Perhaps most striking was Monzo’s inability to verify customer identity and source of funds effectively. FCA investigators revealed that the bank frequently accepted questionable or unverifiable information during account setup. In some instances, applicants submitted addresses associated with well-known London landmarks or non-residential sites, yet their accounts were approved. Additionally, Monzo’s screening mechanisms for politically exposed persons (PEPs) and individuals with sanctions exposure were found wanting, raising red flags about whether the bank had controls in place to manage elevated-risk profiles appropriately.
These issues were magnified between August 2020 and June 2022, a period during which the FCA had imposed a restriction prohibiting the onboarding of high-risk customers. Despite this, Monzo continued to open accounts for over 34,000 high-risk individuals, a clear breach of the regulator’s mandate. This lapse indicated not only technical inadequacies in Monzo’s automated systems but also a troubling failure in internal communications and operational oversight.
In response to the regulatory spotlight, Monzo initiated an independent review of its AML systems and processes. However, the FCA’s decision to levy a £21 million fine makes clear that early remediation efforts were insufficient in addressing the root causes of the problem. The FCA emphasized that even after the review, Monzo's systems allowed for further onboarding of high-risk profiles without the appropriate controls being enforced.
This case highlights far-reaching implications beyond Monzo itself. Under UK law, particularly the Money Laundering Regulations 2017 and associated guidance from the Joint Money Laundering Steering Group (JMLSG), all banks are required to apply a proportionate, risk-based approach to AML. The failure of a high-profile digital bank to meet these standards presents a threat not only to the integrity of that institution, but also to the resilience of the UK’s broader financial system. As the FCA stressed, “The ability to verify customer identities, understand the source of funds, and continuously monitor for suspicious activities is not a mere regulatory checkbox—it is central to preventing the misuse of financial channels for illicit purposes.”
Among the critical flaws outlined by the FCA were Monzo’s weak onboarding controls, where implausible or fabricated customer details were accepted with minimal scrutiny. Its risk assessment systems failed to flag high-risk profiles for enhanced due diligence, and its automated transaction monitoring tools were overwhelmed by the scale and complexity of account activity. Compounding these issues was Monzo’s non-compliance with FCA-imposed restrictions, which should have prevented high-risk customers from being onboarded during the review period. Although Monzo did commission an external assessment, the FCA determined that the bank’s response lacked the urgency and thoroughness needed to prevent ongoing breaches.

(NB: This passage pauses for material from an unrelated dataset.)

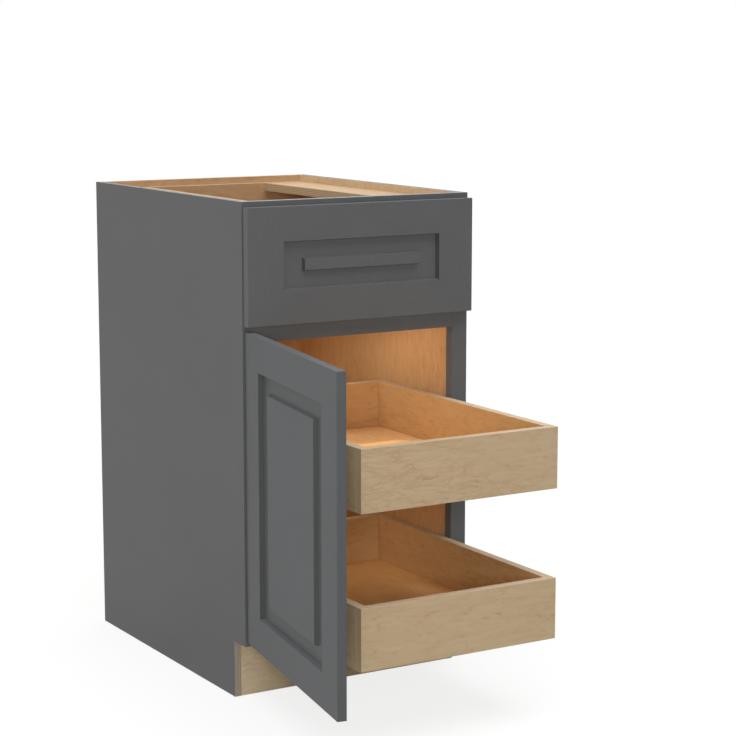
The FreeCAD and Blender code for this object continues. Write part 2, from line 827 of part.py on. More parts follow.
# Assembly
hinge_screws, hinge_holes = hinge_arms_and_plates()
face_frame(hinge_holes)
door()
drawer_front()
open_box("drawer_box", "front_back", "drawer_box_rear", "drawer_base", "drawer_box_height", drawer_screws())
open_box("upper_tray", "tray_front", "tray_rear", "upper_base", "tray_height")
open_box("lower_tray", "tray_front", "tray_rear", "lower_base", "tray_height")
knife_insert()

mounting_screws = []
long_screws = []
panel_holes = []
for run_prefix, run_base, run_pull in (
    ("drawer", "drawer_base", "0"),
    ("upper_tray", "upper_base", "tray_pull"),
    ("lower_tray", "lower_base", "tray_pull"),
):
    short, long, side_holes = slides(run_prefix, run_base, run_pull)
    mounting_screws += short
    long_screws += long
    panel_holes += side_holes
carcass(panel_holes)
both = [mirror(item.Name + "_right", item) for item in mounting_screws]
node("mounting_screws", group("mounting_screws", mounting_screws + both + hinge_screws))
pair("cleat_screws", group("cleat_screws_left", long_screws))

doc.recompute()
faults = [item.Name for item in doc.Objects if "Invalid" in item.State or "Error" in item.State]
for item in nodes:
    if item.Shape.isNull() or not item.Shape.isValid() or not item.Shape.Solids:
        faults.append(item.Label)
if faults:
    raise RuntimeError("these objects failed: " + ", ".join(faults))

os.makedirs("parts", exist_ok=True)
for item in nodes:
    item.Shape.exportStep(f"parts/{item.Label}.step")
print(len(nodes), "nodes,", sum(len(item.Shape.Solids) for item in nodes), "solids")
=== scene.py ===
import json
import math
import bpy
import bmesh
from mathutils import Matrix, Vector


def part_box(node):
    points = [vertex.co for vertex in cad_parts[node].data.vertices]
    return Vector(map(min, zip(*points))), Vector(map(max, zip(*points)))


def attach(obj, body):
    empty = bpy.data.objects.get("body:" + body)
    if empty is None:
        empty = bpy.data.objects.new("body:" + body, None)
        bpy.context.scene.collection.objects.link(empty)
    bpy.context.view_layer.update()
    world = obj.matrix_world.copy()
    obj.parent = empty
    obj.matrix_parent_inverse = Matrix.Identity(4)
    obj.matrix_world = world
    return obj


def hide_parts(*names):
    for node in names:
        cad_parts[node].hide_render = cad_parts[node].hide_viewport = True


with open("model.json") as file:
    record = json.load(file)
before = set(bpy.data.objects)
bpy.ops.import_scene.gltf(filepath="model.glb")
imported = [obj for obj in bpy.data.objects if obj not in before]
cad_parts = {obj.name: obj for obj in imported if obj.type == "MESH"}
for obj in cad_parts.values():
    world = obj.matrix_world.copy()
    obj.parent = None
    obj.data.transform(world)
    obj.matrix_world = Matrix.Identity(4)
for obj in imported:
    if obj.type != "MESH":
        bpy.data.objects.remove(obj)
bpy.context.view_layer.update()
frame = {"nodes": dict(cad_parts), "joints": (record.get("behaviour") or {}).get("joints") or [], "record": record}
print("cabinet loaded:", len(frame["nodes"]), "parts")

# the door hangs on this line, turned this far from shut
doorPin = Vector(next(j["pos_m"] for j in frame["joints"] if j["name"] == "door_hinge"))
doorAngle = math.radians(100)
shutDoor = Matrix.Translation(doorPin) @ Matrix.Rotation(doorAngle, 4, "Z") @ Matrix.Translation(-doorPin)


def newMaterial(name):
    material = bpy.data.materials.new(name)
    material.use_nodes = True
    tree = material.node_tree
    return material, tree, tree.nodes["Principled BSDF"]


def feed(tree, node, inputs):
    # an output of another node is linked, and a plain number or colour is set
    for socket, source in inputs.items():
        if isinstance(source, bpy.types.NodeSocket):
            tree.links.new(source, node.inputs[socket])
        else:
            node.inputs[socket].default_value = source


def addNode(tree, kind, output, inputs, **settings):
    # makes a shader node and hands back the output that the next one reads
    node = tree.nodes.new("ShaderNode" + kind)
    for setting, value in settings.items():
        setattr(node, setting, value)
    feed(tree, node, inputs)
    return node.outputs[output]


def coordinates(tree, stretch=(1, 1, 1), shift=(0, 0, 0), turn=0.0):
    place = addNode(tree, "TexCoord", "Object", {})
    return addNode(tree, "Mapping", "Vector", {
        "Vector": place, "Location": shift, "Rotation": (0, 0, turn), "Scale": stretch})


def drawnOut(along, share):
    # a scale for a pattern that runs long in the direction of the grain
    return [share if axis == along else 1.0 for axis in "xyz"]


def noise(tree, place, scale, detail=3.0, roughness=0.55, distortion=0.0):
    return addNode(tree, "TexNoise", "Fac", {
        "Vector": place,
        "Scale": scale,
        "Detail": detail,
        "Roughness": roughness,
        "Distortion": distortion,
    })


def ramp(tree, source, stops):
    colours = addNode(tree, "ValToRGB", "Color", {"Fac": source})
    band = colours.node.color_ramp
    while len(band.elements) < len(stops):
        band.elements.new(0.5)
    for element, (position, colour) in zip(band.elements, stops):
        element.position = position
        element.color = (*colour, 1)
    return colours


def mixColours(tree, share, first, second, blend="MIX"):
    # a colour Mix node has its share in socket 0, its colours in 6 and 7 and its result in 2
    return addNode(tree, "Mix", 2, {0: share, 6: first, 7: second}, data_type="RGBA", blend_type=blend)


def maths(tree, operation, *numbers):
    return addNode(tree, "Math", "Value", dict(enumerate(numbers)), operation=operation)


def between(tree, source, low, high):
    # a share from 0 to 1 becomes a number from low to high
    return addNode(tree, "MapRange", "Result", {"Value": source, "To Min": low, "To Max": high})


def bump(tree, height, strength, distance):
    return addNode(tree, "Bump", "Normal", {"Height": height, "Strength": strength, "Distance": distance})


def tinted(colour, tint):
    return tuple(c * t for c, t in zip(colour, tint))


def dimmed(colour, share):
    return tuple(share * c for c in colour)


def grey(level):
    return (level, level, level)


paint = {
    "face": (0.1475, 0.1515, 0.1550),
    "dark": (0.1365, 0.1400, 0.1435),
    # painted light: the side paint is the face paint made lighter, for surfaces facing the sides
    "sideFace": (0.178, 0.1788, 0.1796),
    "sideDark": (0.166, 0.1668, 0.1676),
    # painted shade: a darker grey for the mouldings' upright slopes and the painted top edges
    "recess": (0.094, 0.095, 0.097),
    "paintedShadeDim": 0.9,
    "rimDim": 0.8,  # painted shade: the door's outer edges a shade darker
    "streakDim": 0.93,
    "streakShare": 0.4,
    "grainLength": 0.12,  # smaller is longer
    "grainBump": 0.05,
    "sprayBump": 0.35,  # beside the grain's own height
    "roughness": (0.41, 0.52),
    "sheen": 0.1,
}


def greyPaint(name, light, dark, turn=0.0, along="z"):
    # sprayed lacquer over wood: a fine spray texture, and a hint of the grain under it
    material, tree, shader = newMaterial(name)
    wide = coordinates(tree, turn=turn)
    grainPlace = coordinates(tree, drawnOut(along, paint["grainLength"]), turn=turn)
    cloud = noise(tree, wide, scale=7, detail=4)
    grain = noise(tree, grainPlace, scale=260, detail=3, roughness=0.6, distortion=0.4)
    spray = noise(tree, wide, scale=1400, detail=2)
    tone = ramp(tree, cloud, [(0.32, dark), (0.68, light)])
    streak = ramp(tree, grain, [(0.3, dimmed(dark, paint["streakDim"])), (0.75, light)])
    height = maths(tree, "MULTIPLY_ADD", spray, paint["sprayBump"], grain)
    feed(tree, shader, {
        "Base Color": mixColours(tree, paint["streakShare"], tone, streak),
        "Roughness": between(tree, grain, *paint["roughness"]),
        "Normal": bump(tree, height, strength=paint["grainBump"], distance=0.001),
        "Specular IOR Level": paint["sheen"],
    })
    return material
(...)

The regulatory backdrop to this enforcement action is significant. The UK’s financial crime regulatory framework relies on a combination of statutory obligations—such as those found in the Proceeds of Crime Act 2002, FSMA 2000, and the MLR 2017—as well as supervisory guidance from the FCA and the NCA. These rules require that financial institutions conduct customer due diligence before onboarding, apply enhanced measures for high-risk individuals, maintain dynamic risk profiles, and implement automated transaction monitoring that can detect suspicious activity in real time. Firms must also file Suspicious Activity Reports (SARs) when warranted and ensure staff are adequately trained to uphold AML policies.
The FCA’s current supervisory approach, particularly since the 2024 publication of its retail banking roadmap, makes clear that financial crime prevention is a central regulatory priority. The authority has grown more interventionist, deploying powers to appoint skilled persons to conduct independent AML reviews and imposing heavy penalties when institutions fall short. Monzo’s £21 million fine is now the tenth such penalty in just four years—clear evidence of the regulator’s resolve to improve industry-wide AML compliance.

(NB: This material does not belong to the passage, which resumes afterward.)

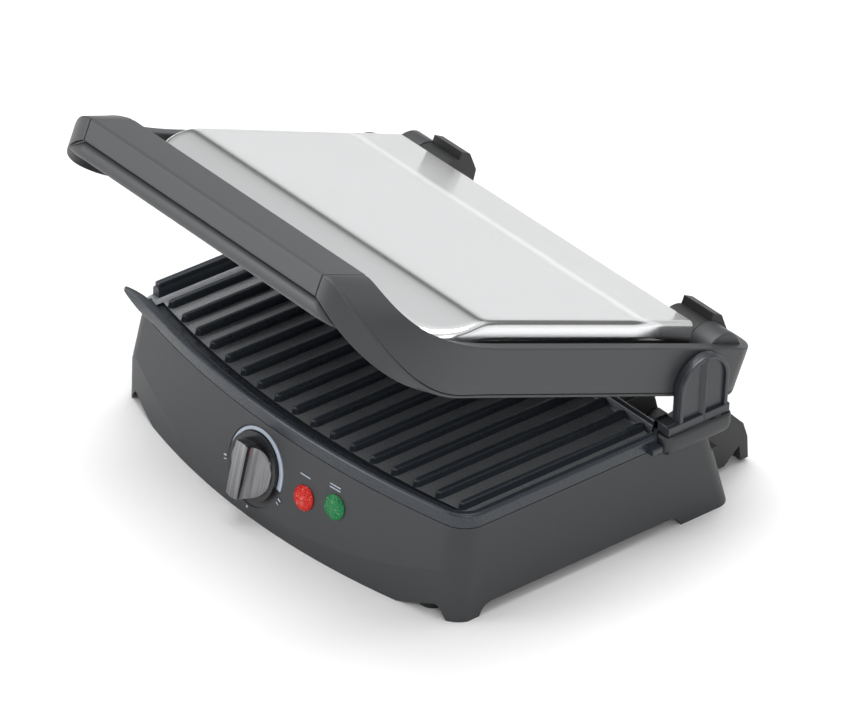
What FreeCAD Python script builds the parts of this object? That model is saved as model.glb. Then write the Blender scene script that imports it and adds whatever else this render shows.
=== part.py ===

The Monzo case also brings into focus a critical lesson for the sector: rapid growth must be matched by scalable, adaptable compliance frameworks. As customer bases expand and digital platforms become more sophisticated, so too must the technology, governance, and staff capacity underpinning financial crime controls. The FCA made clear that AML systems cannot be bolted on as an afterthought. “AML and financial crime controls must be embedded as core infrastructure, not as afterthoughts,” the FCA stated in its findings.

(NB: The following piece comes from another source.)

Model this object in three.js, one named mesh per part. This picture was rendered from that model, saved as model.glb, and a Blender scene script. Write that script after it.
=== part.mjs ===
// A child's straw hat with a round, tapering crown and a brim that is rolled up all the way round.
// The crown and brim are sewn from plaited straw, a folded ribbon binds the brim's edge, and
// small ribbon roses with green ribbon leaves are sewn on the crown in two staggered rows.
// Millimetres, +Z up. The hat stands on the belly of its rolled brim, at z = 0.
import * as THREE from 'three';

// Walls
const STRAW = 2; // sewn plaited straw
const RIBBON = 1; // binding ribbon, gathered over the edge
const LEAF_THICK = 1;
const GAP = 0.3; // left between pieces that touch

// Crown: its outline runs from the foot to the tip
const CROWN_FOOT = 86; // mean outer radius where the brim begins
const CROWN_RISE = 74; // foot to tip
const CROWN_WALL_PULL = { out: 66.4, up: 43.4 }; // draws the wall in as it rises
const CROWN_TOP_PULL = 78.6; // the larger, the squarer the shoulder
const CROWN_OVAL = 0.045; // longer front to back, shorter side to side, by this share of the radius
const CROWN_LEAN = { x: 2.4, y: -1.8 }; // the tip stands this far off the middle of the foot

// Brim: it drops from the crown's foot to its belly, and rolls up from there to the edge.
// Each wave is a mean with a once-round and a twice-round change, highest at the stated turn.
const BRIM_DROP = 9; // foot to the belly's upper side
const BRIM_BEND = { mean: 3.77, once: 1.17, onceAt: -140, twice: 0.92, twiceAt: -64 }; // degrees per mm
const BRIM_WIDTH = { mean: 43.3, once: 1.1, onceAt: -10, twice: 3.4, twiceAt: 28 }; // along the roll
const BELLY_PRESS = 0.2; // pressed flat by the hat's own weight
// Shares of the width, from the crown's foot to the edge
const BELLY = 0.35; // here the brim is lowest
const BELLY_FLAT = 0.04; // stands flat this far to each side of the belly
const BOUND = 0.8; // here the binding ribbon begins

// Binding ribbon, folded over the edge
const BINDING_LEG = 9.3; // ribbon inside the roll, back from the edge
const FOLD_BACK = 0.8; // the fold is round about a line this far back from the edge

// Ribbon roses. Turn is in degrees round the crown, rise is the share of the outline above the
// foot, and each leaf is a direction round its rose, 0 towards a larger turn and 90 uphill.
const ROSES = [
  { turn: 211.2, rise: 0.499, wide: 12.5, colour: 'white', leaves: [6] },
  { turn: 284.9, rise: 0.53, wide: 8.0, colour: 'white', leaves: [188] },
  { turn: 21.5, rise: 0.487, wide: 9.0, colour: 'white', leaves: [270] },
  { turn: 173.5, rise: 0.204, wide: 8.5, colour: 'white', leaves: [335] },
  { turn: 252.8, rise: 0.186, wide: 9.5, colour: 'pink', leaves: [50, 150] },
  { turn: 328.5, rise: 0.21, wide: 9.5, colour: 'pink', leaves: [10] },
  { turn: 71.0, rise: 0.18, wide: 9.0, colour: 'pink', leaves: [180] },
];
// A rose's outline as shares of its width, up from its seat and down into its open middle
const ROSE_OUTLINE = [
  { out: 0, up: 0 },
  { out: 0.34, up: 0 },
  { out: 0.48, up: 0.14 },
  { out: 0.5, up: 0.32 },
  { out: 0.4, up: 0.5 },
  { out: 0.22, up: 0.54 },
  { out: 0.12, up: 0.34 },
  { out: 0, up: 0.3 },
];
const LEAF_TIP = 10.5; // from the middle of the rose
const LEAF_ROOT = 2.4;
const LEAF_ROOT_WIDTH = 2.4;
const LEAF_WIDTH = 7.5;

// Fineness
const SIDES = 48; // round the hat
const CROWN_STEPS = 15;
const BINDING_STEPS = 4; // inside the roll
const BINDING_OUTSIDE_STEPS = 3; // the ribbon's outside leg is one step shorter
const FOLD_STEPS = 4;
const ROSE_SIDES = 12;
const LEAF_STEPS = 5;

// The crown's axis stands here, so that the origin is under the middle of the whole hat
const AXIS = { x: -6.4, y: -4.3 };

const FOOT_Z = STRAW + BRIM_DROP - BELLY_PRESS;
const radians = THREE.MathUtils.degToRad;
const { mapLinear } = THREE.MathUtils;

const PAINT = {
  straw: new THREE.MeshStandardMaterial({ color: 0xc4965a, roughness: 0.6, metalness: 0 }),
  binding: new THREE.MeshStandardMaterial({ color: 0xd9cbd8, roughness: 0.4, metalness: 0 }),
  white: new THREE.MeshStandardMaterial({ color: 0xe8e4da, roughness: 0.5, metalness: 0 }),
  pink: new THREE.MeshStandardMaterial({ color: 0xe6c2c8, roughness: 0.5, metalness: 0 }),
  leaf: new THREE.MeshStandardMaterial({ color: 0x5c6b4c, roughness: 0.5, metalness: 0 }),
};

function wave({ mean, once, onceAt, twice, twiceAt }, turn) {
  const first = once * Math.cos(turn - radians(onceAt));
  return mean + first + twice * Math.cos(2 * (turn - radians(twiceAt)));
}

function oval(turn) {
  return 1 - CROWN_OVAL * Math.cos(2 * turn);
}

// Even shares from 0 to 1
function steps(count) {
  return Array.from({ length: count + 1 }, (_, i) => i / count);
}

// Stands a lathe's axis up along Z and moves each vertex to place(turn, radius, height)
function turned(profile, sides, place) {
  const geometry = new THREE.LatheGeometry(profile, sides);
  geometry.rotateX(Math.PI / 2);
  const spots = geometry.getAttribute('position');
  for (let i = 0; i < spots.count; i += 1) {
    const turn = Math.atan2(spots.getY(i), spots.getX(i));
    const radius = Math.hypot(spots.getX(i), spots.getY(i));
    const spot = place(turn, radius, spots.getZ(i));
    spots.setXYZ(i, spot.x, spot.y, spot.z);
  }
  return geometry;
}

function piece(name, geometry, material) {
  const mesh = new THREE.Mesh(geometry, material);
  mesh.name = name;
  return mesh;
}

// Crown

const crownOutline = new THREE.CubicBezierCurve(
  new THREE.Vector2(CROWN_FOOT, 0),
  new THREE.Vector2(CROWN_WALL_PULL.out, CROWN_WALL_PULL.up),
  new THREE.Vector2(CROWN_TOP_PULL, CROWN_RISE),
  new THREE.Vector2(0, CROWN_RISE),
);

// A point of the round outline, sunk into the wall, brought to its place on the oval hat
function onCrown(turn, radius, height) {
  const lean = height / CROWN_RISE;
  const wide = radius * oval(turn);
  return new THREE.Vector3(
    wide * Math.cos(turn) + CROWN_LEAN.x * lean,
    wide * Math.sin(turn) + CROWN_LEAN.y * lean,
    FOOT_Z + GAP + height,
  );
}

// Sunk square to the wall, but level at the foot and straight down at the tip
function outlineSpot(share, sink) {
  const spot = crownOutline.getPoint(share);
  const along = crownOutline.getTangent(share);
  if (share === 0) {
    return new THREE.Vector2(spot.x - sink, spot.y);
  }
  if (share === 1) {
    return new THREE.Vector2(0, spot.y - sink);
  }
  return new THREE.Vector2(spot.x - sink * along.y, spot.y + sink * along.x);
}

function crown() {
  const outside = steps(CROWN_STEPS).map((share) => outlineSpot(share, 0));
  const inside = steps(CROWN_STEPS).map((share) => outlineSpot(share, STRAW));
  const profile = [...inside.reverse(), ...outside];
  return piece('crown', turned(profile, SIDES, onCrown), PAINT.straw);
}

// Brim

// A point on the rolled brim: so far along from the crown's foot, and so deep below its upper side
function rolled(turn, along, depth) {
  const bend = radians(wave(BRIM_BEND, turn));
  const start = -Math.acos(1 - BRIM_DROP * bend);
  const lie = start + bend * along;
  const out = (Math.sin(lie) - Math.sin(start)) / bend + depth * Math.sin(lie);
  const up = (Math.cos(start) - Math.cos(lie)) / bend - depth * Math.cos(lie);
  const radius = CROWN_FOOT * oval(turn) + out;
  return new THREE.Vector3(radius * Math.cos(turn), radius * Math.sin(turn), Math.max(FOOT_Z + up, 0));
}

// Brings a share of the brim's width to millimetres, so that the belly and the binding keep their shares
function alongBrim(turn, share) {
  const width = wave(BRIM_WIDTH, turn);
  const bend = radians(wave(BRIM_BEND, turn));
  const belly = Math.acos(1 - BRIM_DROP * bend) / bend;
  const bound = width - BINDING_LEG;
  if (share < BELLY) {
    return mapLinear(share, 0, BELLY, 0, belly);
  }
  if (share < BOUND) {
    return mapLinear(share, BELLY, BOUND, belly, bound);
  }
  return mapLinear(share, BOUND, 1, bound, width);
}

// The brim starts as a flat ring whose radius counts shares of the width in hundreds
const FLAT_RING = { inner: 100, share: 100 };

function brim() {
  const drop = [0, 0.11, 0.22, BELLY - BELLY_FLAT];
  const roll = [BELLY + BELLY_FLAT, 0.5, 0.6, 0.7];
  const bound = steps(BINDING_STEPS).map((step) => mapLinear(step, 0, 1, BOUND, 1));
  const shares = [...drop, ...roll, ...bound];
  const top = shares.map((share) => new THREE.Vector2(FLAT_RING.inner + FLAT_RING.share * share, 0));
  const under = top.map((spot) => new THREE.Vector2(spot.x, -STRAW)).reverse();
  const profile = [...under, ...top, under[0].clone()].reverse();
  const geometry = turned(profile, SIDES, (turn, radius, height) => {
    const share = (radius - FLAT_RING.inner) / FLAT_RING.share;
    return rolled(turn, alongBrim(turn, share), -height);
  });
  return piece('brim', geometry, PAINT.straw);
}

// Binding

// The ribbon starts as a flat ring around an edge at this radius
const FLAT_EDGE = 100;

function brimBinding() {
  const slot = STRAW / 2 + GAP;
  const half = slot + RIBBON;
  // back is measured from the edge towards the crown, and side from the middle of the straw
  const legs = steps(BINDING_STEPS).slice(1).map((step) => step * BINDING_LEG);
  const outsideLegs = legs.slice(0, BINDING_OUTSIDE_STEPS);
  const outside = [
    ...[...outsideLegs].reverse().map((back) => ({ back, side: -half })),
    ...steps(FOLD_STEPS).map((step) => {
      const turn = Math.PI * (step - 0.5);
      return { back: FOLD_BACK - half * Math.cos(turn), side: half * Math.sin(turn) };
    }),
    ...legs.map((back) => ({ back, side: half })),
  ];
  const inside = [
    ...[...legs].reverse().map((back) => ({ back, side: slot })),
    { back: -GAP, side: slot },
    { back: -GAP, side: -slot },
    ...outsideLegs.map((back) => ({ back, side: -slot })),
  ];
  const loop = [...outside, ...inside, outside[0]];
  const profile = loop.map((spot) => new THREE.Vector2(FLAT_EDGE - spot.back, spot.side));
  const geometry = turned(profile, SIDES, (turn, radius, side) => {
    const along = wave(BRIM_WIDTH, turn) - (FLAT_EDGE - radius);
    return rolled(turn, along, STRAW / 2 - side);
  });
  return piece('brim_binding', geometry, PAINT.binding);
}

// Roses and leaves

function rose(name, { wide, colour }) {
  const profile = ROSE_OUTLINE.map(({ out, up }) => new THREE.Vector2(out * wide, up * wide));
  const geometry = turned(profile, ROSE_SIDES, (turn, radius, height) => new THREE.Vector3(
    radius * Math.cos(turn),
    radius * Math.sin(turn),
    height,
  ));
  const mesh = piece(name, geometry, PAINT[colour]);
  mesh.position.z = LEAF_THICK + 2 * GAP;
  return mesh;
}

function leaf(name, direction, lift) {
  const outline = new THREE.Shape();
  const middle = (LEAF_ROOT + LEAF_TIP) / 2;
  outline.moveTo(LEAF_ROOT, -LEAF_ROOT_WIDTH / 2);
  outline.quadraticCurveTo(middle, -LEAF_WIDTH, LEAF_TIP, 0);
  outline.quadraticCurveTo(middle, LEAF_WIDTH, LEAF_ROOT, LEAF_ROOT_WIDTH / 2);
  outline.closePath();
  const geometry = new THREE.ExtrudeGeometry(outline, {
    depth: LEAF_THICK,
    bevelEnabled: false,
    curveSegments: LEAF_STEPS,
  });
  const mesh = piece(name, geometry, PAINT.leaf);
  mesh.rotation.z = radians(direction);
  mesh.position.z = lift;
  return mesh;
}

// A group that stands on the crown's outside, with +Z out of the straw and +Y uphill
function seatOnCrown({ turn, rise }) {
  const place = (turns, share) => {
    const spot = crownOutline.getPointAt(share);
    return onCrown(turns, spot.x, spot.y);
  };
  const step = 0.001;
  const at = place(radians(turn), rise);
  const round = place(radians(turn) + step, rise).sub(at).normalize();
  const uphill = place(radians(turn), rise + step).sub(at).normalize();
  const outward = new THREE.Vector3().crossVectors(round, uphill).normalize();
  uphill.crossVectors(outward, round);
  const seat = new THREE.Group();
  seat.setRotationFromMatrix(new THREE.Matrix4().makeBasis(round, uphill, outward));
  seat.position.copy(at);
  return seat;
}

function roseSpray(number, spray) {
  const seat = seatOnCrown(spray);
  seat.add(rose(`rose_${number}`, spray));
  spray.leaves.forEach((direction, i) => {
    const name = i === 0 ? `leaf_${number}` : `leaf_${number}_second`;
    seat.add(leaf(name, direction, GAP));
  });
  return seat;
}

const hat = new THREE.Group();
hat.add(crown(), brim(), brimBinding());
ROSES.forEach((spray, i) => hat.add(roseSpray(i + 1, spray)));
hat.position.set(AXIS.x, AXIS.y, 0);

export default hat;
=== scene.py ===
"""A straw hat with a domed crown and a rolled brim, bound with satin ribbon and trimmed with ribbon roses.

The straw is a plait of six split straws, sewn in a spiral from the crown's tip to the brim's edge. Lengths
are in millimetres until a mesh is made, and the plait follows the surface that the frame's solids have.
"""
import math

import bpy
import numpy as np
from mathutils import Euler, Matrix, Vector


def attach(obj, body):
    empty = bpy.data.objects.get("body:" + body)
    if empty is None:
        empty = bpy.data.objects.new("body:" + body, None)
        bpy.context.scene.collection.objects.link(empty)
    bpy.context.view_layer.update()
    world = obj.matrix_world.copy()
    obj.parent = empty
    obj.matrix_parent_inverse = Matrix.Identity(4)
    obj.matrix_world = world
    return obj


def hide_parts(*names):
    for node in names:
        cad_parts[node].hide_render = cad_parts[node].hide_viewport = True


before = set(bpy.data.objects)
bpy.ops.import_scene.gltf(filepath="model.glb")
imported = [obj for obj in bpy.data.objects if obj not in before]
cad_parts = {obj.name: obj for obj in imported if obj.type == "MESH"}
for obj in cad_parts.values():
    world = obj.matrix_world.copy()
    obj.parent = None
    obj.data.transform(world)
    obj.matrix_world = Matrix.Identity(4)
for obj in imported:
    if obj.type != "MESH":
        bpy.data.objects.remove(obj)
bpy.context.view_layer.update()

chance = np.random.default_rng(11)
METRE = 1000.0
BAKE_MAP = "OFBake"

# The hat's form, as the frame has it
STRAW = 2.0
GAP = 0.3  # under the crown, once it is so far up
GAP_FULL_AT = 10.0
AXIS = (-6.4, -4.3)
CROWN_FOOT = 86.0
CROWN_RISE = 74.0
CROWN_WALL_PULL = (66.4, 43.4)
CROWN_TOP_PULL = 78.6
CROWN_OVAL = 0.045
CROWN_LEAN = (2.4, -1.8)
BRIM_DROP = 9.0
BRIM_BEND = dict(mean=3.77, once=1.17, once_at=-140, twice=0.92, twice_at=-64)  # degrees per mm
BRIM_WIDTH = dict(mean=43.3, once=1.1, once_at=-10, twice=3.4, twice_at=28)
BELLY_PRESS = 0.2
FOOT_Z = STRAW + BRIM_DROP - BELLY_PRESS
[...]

Equally important is the integration of regulatory restrictions into day-to-day operations. The inability of Monzo’s systems to prevent the onboarding of high-risk customers—even under an explicit FCA order—illustrates the risks of relying on manual workarounds or assuming that staff alone can enforce regulatory compliance without technical support. Moreover, while Monzo did initiate a remediation program, the failure to fully implement the independent review’s recommendations left the door open to further breaches.
The consequences of these failings are not merely financial. Institutions that neglect AML compliance face reputational damage, regulatory scrutiny, and potential barriers to expansion or market access. The FCA’s penalty underscores the need for boards and senior management to invest in AML systems, reinforce governance, and ensure frontline staff are well-trained and equipped to spot red flags.
This case should serve as a clear warning for other digital banks and fintech challengers. Regulatory expectations are increasing, and enforcement actions are becoming both more frequent and more severe. As digital onboarding and “frictionless” customer experiences become the norm, financial crime controls must not lag behind.
Ultimately, the £21 million sanction against Monzo signals a turning point for AML enforcement in the UK. It reflects not just the consequences of non-compliance, but the FCA’s broader strategic aim: to build a financial sector in which innovation and regulatory responsibility move in lockstep. For those institutions unwilling or unable to meet that standard, the cost—both reputational and financial—will only rise.